Requirements — Copy the data exactly from the line that contains "Keep writing the" through the line that contains "dull, oily sockets.", keeping both end lines and leaving out everything else.

Available data —
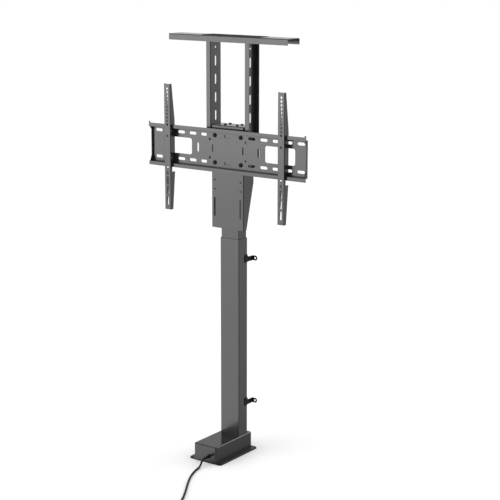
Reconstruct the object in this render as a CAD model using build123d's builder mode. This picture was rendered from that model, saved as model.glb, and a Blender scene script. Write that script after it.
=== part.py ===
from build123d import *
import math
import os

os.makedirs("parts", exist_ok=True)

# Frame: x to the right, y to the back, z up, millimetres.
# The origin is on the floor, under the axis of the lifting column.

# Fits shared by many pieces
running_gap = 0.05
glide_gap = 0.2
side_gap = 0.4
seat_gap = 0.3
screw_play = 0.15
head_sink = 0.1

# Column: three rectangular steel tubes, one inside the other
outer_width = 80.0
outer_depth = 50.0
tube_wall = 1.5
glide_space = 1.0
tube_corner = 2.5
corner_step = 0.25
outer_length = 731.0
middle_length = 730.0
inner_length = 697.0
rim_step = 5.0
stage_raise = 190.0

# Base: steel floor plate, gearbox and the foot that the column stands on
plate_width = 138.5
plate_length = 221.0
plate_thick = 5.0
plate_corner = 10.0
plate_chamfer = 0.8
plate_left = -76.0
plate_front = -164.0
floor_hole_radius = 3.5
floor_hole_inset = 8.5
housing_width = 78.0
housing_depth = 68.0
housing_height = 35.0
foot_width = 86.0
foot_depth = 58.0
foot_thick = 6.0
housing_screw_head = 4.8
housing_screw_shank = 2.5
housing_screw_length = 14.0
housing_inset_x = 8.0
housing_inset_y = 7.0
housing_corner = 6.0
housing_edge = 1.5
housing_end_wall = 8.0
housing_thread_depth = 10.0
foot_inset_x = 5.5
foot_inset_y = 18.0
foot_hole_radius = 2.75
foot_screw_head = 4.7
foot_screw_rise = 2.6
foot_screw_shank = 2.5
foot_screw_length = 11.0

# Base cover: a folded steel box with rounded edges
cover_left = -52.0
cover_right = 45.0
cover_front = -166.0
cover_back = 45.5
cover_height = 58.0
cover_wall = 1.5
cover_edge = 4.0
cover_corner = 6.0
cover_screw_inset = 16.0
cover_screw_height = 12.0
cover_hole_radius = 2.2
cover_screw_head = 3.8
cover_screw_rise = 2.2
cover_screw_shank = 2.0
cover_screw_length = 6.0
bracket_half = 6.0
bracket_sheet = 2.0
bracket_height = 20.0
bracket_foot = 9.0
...
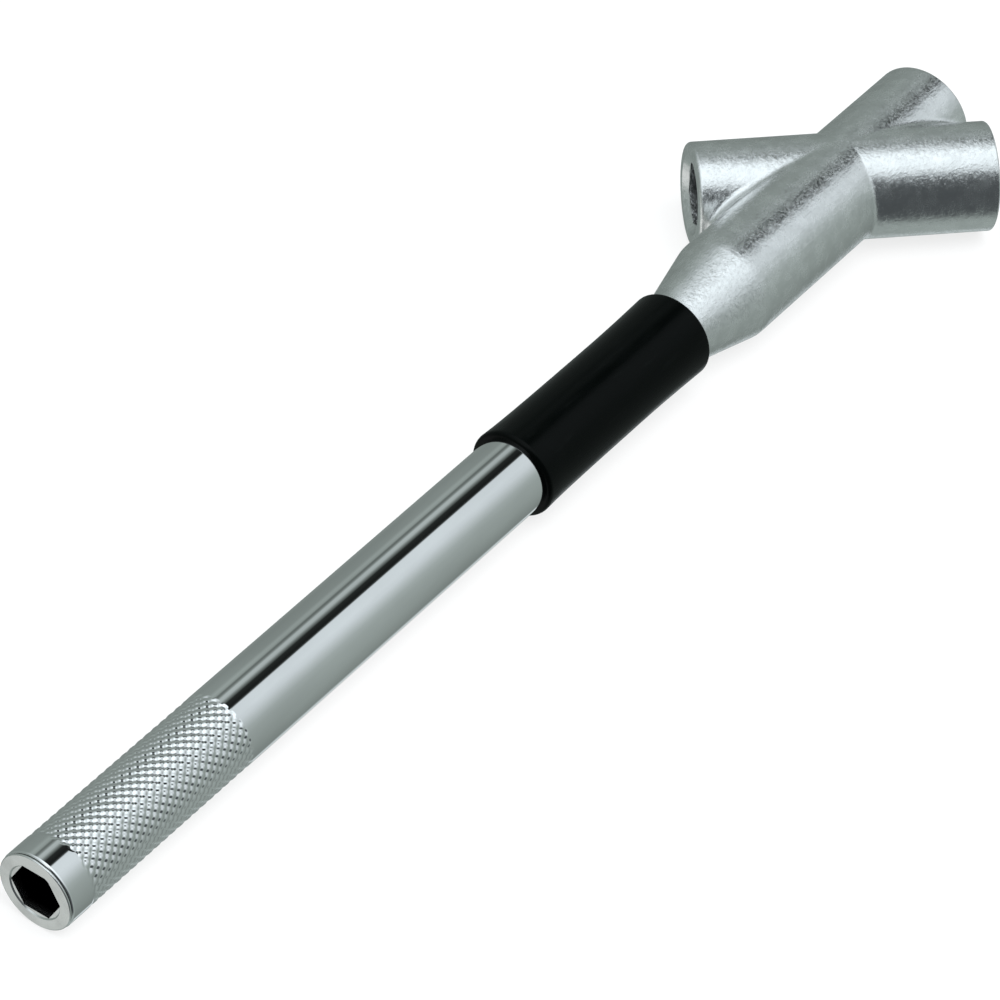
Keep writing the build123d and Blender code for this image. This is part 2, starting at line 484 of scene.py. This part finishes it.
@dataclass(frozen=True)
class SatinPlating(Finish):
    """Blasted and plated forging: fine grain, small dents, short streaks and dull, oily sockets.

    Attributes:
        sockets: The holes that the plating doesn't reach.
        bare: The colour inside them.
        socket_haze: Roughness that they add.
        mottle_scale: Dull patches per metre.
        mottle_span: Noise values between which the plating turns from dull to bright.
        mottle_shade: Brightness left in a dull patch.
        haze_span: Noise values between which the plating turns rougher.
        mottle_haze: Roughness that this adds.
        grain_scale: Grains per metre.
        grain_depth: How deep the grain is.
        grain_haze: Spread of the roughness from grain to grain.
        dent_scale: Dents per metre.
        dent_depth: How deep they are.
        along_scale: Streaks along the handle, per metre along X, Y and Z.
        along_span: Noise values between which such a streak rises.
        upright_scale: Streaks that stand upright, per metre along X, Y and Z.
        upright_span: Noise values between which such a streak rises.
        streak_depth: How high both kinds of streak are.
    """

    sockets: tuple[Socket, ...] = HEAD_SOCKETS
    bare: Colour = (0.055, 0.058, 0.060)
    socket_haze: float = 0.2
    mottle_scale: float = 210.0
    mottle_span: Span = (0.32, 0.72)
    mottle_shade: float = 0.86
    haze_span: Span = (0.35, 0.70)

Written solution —
Keep writing the build123d and Blender code for this image. This is part 2, starting at line 484 of scene.py. This part finishes it.
@dataclass(frozen=True)
class SatinPlating(Finish):
    """Blasted and plated forging: fine grain, small dents, short streaks and dull, oily sockets.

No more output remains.